#### INSTRUCTIONS FOR THE TASK
Look for the string "materials" in the lines and copy each line that has it.

- - - - -

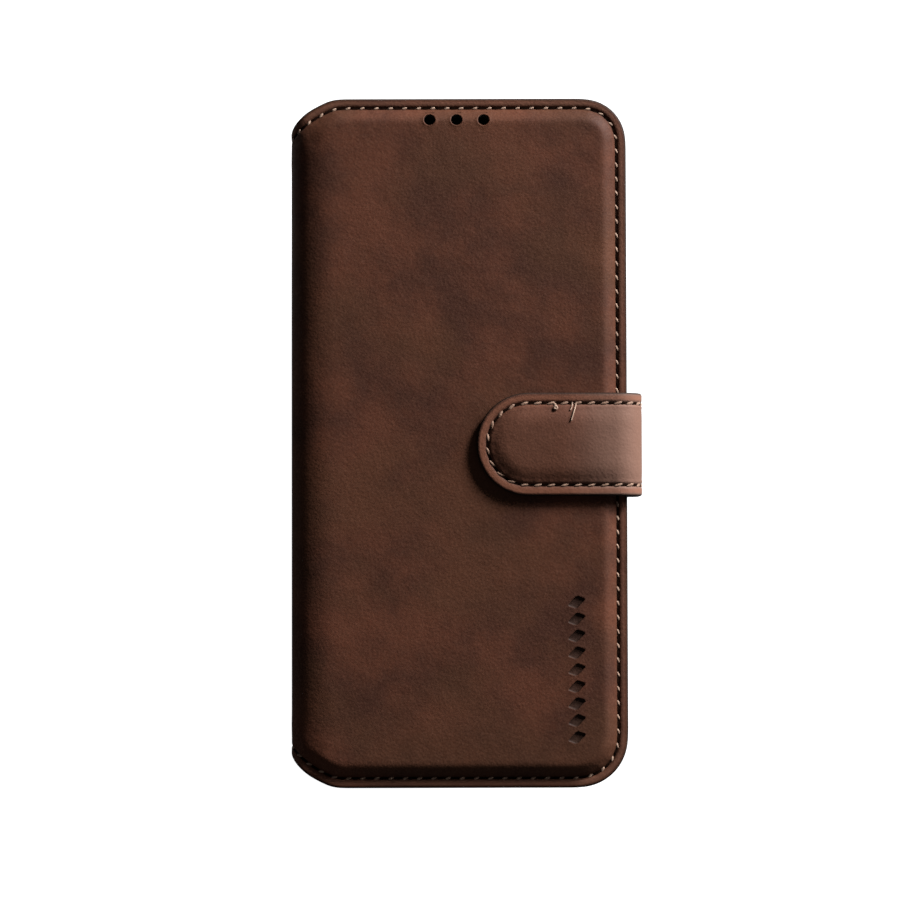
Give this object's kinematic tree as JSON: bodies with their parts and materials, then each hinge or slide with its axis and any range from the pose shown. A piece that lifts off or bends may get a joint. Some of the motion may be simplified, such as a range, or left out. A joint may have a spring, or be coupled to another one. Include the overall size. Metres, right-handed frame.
{
  "type": "phone wallet case",
  "caption": "Book-style wallet case for a phone, with a padded stitched front cover, folding spine, moulded phone shell, card pockets and a magnetic wrap-round strap.",
  "frame": {"origin": "under the middle of the closed case's outline, strap included, on the surface it lies on", "axes": "+Z out of the front cover, +Y towards the top end of the phone, +X from the spine towards the strap"},
  "size_m": [0.086, 0.1686, 0.0215],
  "materials": {
    "leather": "matte grained, mottled brown",
    "lining": "fine smooth brown",
    "thread": "twisted tan thread",
    "board": "raw board",
    "foam": "soft foam",
    "shell": "satin moulded",
    "adhesive": "adhesive sheet",
    "steel": "plated"
  },
  "bodies": {
    "back_half": {"back_leather": "leather", "back_board": "board", "back_lining": "lining", "back_thread": "thread", "camera_window_thread": "thread", "shell_adhesive_pad": "adhesive", "phone_shell": "shell", "strap_root_tab": "leather", "strap_root_thread": "thread"},
    "spine": {"spine_leather": "leather", "spine_stiffener": "board", "spine_lining": "lining", "spine_top_thread": "thread", "spine_bottom_thread": "thread"},
    "front_cover": {"front_leather": "leather", "front_foam": "foam", "front_board": "board", "front_lining": "lining", "bill_pocket_panel": "lining", "card_pocket_1": "lining", "card_pocket_2": "lining", "card_pocket_thread": "thread", "front_thread": "thread", "closure_keeper": "steel"},
    "strap_side": {"strap_side_leather": "leather", "strap_side_lining": "lining", "strap_side_upper_thread": "thread", "strap_side_lower_thread": "thread"},
    "strap_tongue": {"strap_tongue_leather": "leather", "strap_tongue_lining": "lining", "strap_filler": "foam", "strap_magnet": "steel", "strap_tongue_thread": "thread"},
    "power_button": {"power_button_pad": "shell"},
    "volume_button": {"volume_button_pad": "shell"}
  },
  "joints": [
    {"name": "spine_back_fold", "type": "hinge", "parent": "back_half", "child": "spine", "pos_m": [-0.04166, 0, 0.00132], "axis": [0, -1, 0], "range_deg": [0, 180]},
    {"name": "spine_front_fold", "type": "hinge", "parent": "spine", "child": "front_cover", "pos_m": [-0.0418, 0, 0.01528], "axis": [0, -1, 0], "range_deg": [0, 180]},
    {"name": "strap_root_fold", "type": "hinge", "parent": "back_half", "child": "strap_side", "pos_m": [0.04204, 0, 0.00199], "axis": [0, 1, 0], "range_deg": [0, 180]},
    {"name": "strap_tip_fold", "type": "hinge", "parent": "strap_side", "child": "strap_tongue", "pos_m": [0.04107, 0, 0.01835], "axis": [0, 1, 0], "range_deg": [0, 90]},
    {"name": "power_button_press", "type": "slide", "parent": "back_half", "child": "power_button", "axis": [-1, 0, 0], "range_m": [0, 0.0004], "stiffness_N_per_m": 600},
    {"name": "volume_button_press", "type": "slide", "parent": "back_half", "child": "volume_button", "axis": [-1, 0, 0], "range_m": [0, 0.0004], "stiffness_N_per_m": 600}
  ]
}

- - - - -

#### EXERCISE SOLUTION
Give this object's kinematic tree as JSON: bodies with their parts and materials, then each hinge or slide with its axis and any range from the pose shown. A piece that lifts off or bends may get a joint. Some of the motion may be simplified, such as a range, or left out. A joint may have a spring, or be coupled to another one. Include the overall size. Metres, right-handed frame.
  "materials": {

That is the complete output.